Прежде всего — Баратынский. Арсений Александрович даже подарил мне томик Баратынского со своими пометками на полях и попросил на досуге их внимательно рассмотреть. Я их тогда же и рассмотрела. Суть пометок такова: Тарковский прослеживает развитие мысли Баратынского.
Мыслить, что ли, меня призывал? Сейчас хватилась, да не умею разыскивать, а скорее всего, потерялся томик в моих бесконечных переездах с места на место до этого дома, в котором сегодня тревожно зимую. Да и знаю: начну бессмысленно искать и застопорюсь, и больше — ни слова. Семен Израилевич всю эту неделю за приемом пищи надо мной обеспокоенно подтрунивает:
— Ты, как Бальзак, круглосуточно строчишь, правда, не два литра кофе в день хлещешь, а один, но куришь по две пачки сигарет! Роман, что ли, сочиняешь о новых Гобсеках?

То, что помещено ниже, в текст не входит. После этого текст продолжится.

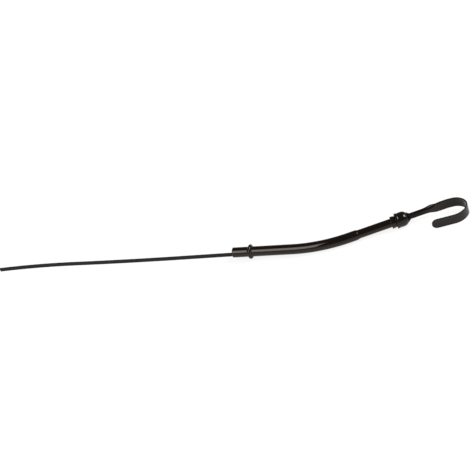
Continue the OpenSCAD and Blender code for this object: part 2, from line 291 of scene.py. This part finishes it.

После Баратынского шли у Арсения Александровича: Анненский, Ахматова, Ходасевич, Мандельштам. Помню и кого резко отрицал: Бунина и, неожиданно для меня, — Блока. Хоть я и помнила строку Тарковского: “Где кудри символистов полупьяных?” — но с кудрями Блока не ассоциировала, скорее — с кудрями Белого. О Блоке у нас были длинные споры, но я уже понимаю — всего в этой наметившейся почти книге не напишешь. Иначе из жанра выбьюсь окончательно. Но одно или два высказывания Тарковского все же приведу:
— Ну что это такое — “И перья страуса склоненные / В моем качаются мозгу”. Как могут перья качаться в мозгу?
— Следует понимать как — в памяти, уме… В сознании.
— Так бы и написал.
Наши беседы о русской поэзии, как и о советской, возникали спонтанно, чаще всего отталкиваясь от какого-либо из его или моего рассказов. Так, рассказывая о своем фронтовом приятельстве с Твардовским, Арсений Александрович заметил:
— Трифонович, конечно, поэт, но поэт-чиновник, писал то, что следует в то или иное время. В свой же “Новый мир”, только усредненные стихи брал даже у неплохих стихотворцев. Истинных не ценил, например, Мандельштама.

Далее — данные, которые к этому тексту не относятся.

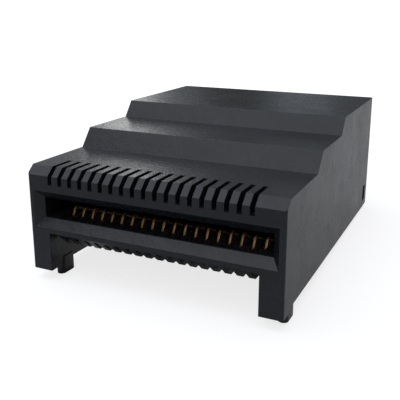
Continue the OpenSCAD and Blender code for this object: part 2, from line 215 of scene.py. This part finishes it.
def moulded_polymer(name, dark, light, grain_mm, grain_depth_mm, roughness):
    """Black glass-filled liquid-crystal polymer, injection moulded in an eroded tool.

    The eye sees a near-black, slightly bluish plastic whose fine grain breaks up the light,
    with faint cloudy flow marks that are a little lighter and smoother than the rest.
    The real grain and glass fibres are too fine to show, so both are drawn as coarse as they need to show.
    """
    material, tree, shader, place = new_material(name)
    cloud = add(tree, "ShaderNodeTexNoise", {"Vector": place, "Scale": per_mm(FLOW_MARK_MM), "Detail": 5.0,
                                             "Roughness": 0.6, "Distortion": 0.6})
    fibre = add(tree, "ShaderNodeTexNoise", {"Vector": place, "Scale": per_mm(FIBRE_MM), "Detail": 3.0,
                                             "Roughness": 0.65})
    mottle = add(tree, "ShaderNodeMath", {0: cloud.outputs["Fac"], 1: fibre.outputs["Fac"]},
                 operation="MULTIPLY")
    amount = add(tree, "ShaderNodeMapRange", {"Value": mottle.outputs["Value"], "From Min": MOTTLE_RANGE[0],
                                              "From Max": MOTTLE_RANGE[1]})
    colour = add(tree, "ShaderNodeMix", {"Factor": amount.outputs["Result"], "A": srgb(dark),
                                         "B": srgb(light)}, data_type="RGBA")
    tree.links.new(colour.outputs["Result"], shader.inputs["Base Color"])
    gloss = add(tree, "ShaderNodeMapRange", {"Value": cloud.outputs["Fac"], "From Min": FLOW_MARK_RANGE[0],
                                             "From Max": FLOW_MARK_RANGE[1],
                                             "To Min": roughness + ROUGHNESS_SPREAD,
                                             "To Max": roughness - ROUGHNESS_SPREAD})
    tree.links.new(gloss.outputs["Result"], shader.inputs["Roughness"])
    grain = add(tree, "ShaderNodeTexNoise", {"Vector": place, "Scale": per_mm(grain_mm), "Detail": 2.0,
                                             "Roughness": 0.7})
    pits = add(tree, "ShaderNodeTexNoise", {"Vector": place, "Scale": per_mm(PIT_SIZE * grain_mm),
                                            "Detail": 2.0, "Roughness": 0.6})
    rounded = add(tree, "ShaderNodeBevel", {"Radius": EDGE_R_MM * MM}, samples=6)
    fine = add(tree, "ShaderNodeBump", {"Height": grain.outputs["Fac"], "Strength": 1.0,
                                        "Distance": grain_depth_mm * MM,
                                        "Normal": rounded.outputs["Normal"]})
    bump = add(tree, "ShaderNodeBump", {"Height": pits.outputs["Fac"], "Strength": 1.0,
                                        "Distance": PIT_DEPTH * grain_depth_mm * MM,
                                        "Normal": fine.outputs["Normal"]})
    tree.links.new(bump.outputs["Normal"], shader.inputs["Normal"])
    shader.inputs["IOR"].default_value = 1.5
    shader.inputs["Specular IOR Level"].default_value = 0.4
    return material


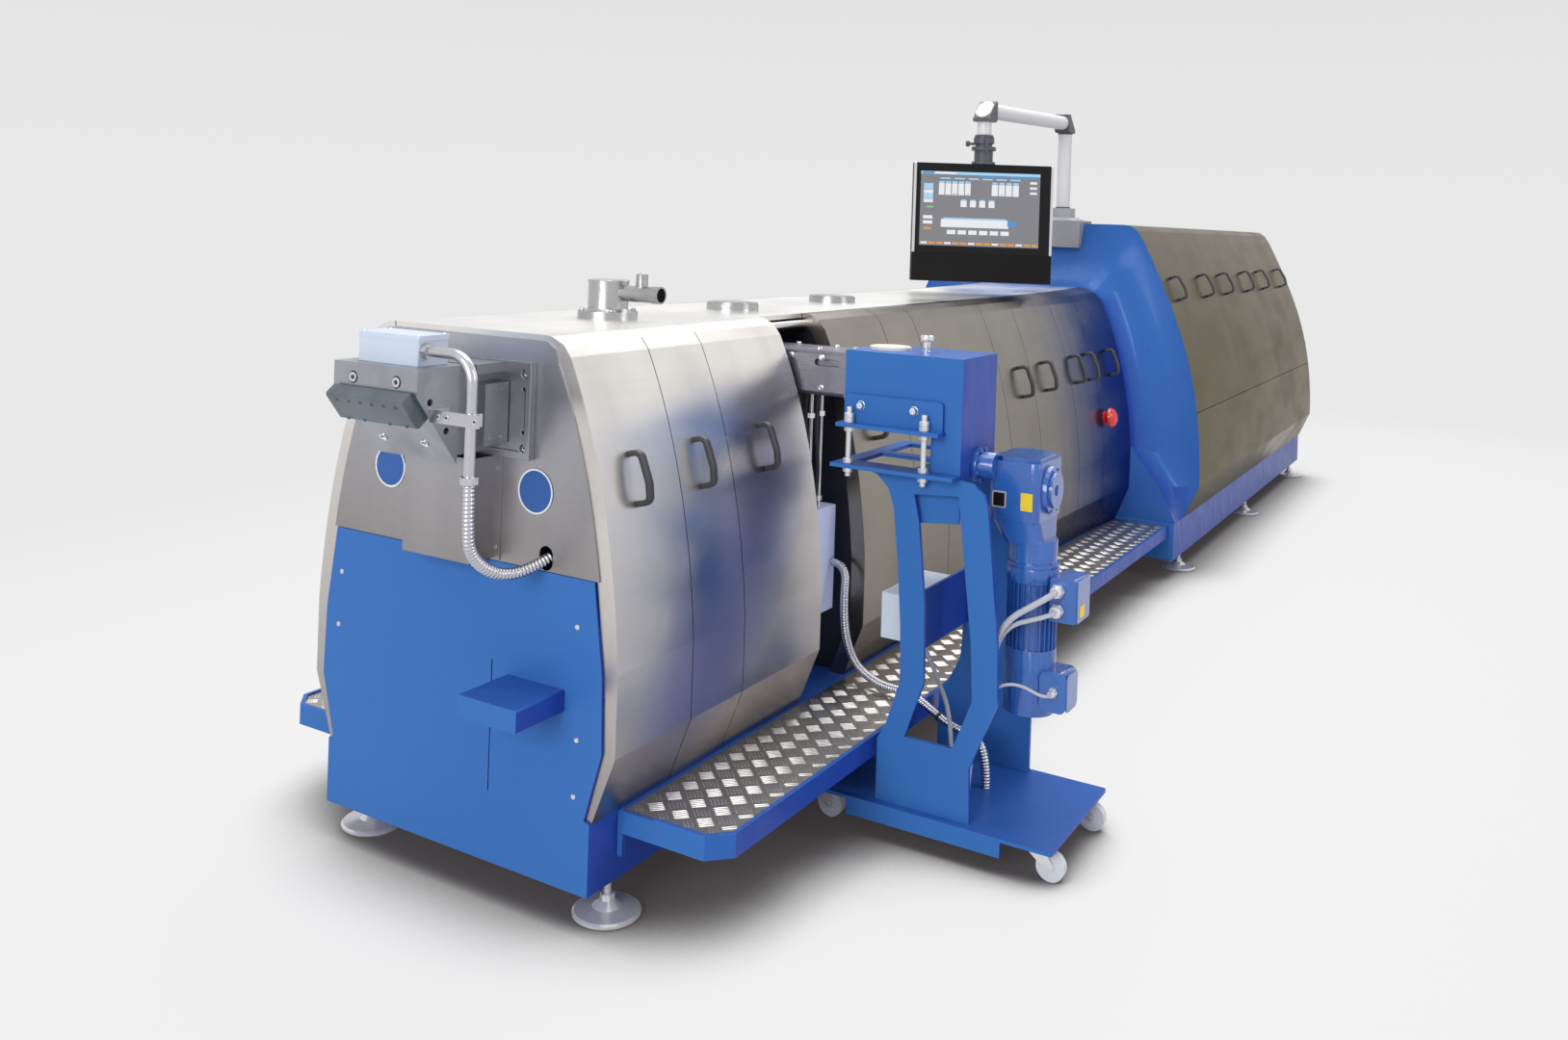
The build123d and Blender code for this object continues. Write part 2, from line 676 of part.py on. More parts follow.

— Но ведь Твардовский Ахматову высоко ставил, — возразила я, — да и у самого есть пронзительные чистой пробы стихи (а про себя подумала, что Арсений Александрович обижен: Твардовский его ни разу не напечатал, хотя они встретились на фронте и вроде бы подружились).
— Есть, не спорю. Но что до Ахматовой, Трифонович тогда ее вознес, когда она уже на пьедестале стояла.
— А Самойлов? — снизила я уровень, — ведь и его Твардовский печатал.
— Самойлов безусловно даровит, но мне нравится кем-то пущенная о нем шутка: “Наш Пушкин”. В этой шутке что-то есть.